The question came in a vicious monotone that dared a di­rect reply. And the Saint knew that his margin of time for stall­ing was wearing thin as a wafer under the impatient rasp of the Russian's overstressed nerves.

"Sure—I was taking a look round."

He flaunted Marcovitch eye to eye, with that heedless little smile playing up uncloudedly to the tilt of his cigarette, and his fingers curling evenly round the grip of his own gun. The twitch of a muscle would have roared finis for Marcovitch in the middle of any one of those sentences; but Simon Templar knew when he was deadlocked. He knew he was deadlocked then, and he had known it ever since he stepped into the van. He could have dropped Marcovitch at his pleasure, but the re­maining four men represented just so many odds against any human chance of surviving to boast about it. And the Saint was not yet tired of life. He bluffed the deadlock without turn­ing a hair—smiled calmly at it and asked it to play ball—because that was the only thing to do. Any other line would have sung his requiem without further debate. But he knew that his only way out was along the precarious alleyways of peace with honour—with black italics for the peace, if any­thing. It was unfortunate, admittedlly, but it was one of the immutable verities of the situation. He had breezed in to take a peek at the odds, and there they were in all their mathemati­cal scaliness. A tactful and strategic withdrawal announced it­self as the order of the day.

"I just thought I might find some crown jewels," said the Saint; and Marcovitch steadied his automatic.

"Did you?"

Simon nodded. His level gaze slid down the other's coat and detected a bulge in one pocket that signified as much as he re­quired to know.

"Yeah. Only you got here first." Lower down, he caught a gleam of reflected light from the floor. "Excuse me—I think you missed something."

He took a pace forward stooping as if to pick up the stone.

Then he hurled himself at the knees of the nearest man like the bolt from a crossbow. Marcovitch fired at the same mo­ment, but the Saint's luck held.
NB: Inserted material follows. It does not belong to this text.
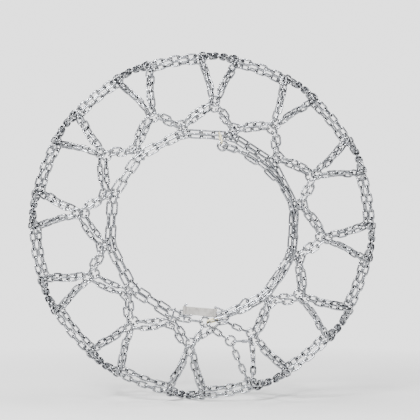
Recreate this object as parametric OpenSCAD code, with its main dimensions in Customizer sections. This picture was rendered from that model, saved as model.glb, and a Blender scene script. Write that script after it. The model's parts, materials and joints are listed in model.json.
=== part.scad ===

His impetus somersaulted him clean over the sprawling body of his victim, and he rolled over like a scalded eel and ducked behind the struggling breastwork. His left hand whipped round the man's waist and fastened on the man's gun wrist, holding him in position by the sheer strength of one arm.

"Sorry about this," said the Saint

The others paused for a second, and in that breathing space the Saint got to his feet again, bringing his human shield up with him in a heave of eruptive effort. He backed towards the door, reached it, and got it open; then the man half broke from his hold in a flurry of cursing fight, and Simon flung him away and leapt through the door with a bullet crashing past his ear. Patricia Holm was outside, and the Saint caught her in his arms and spun her round before she could speak.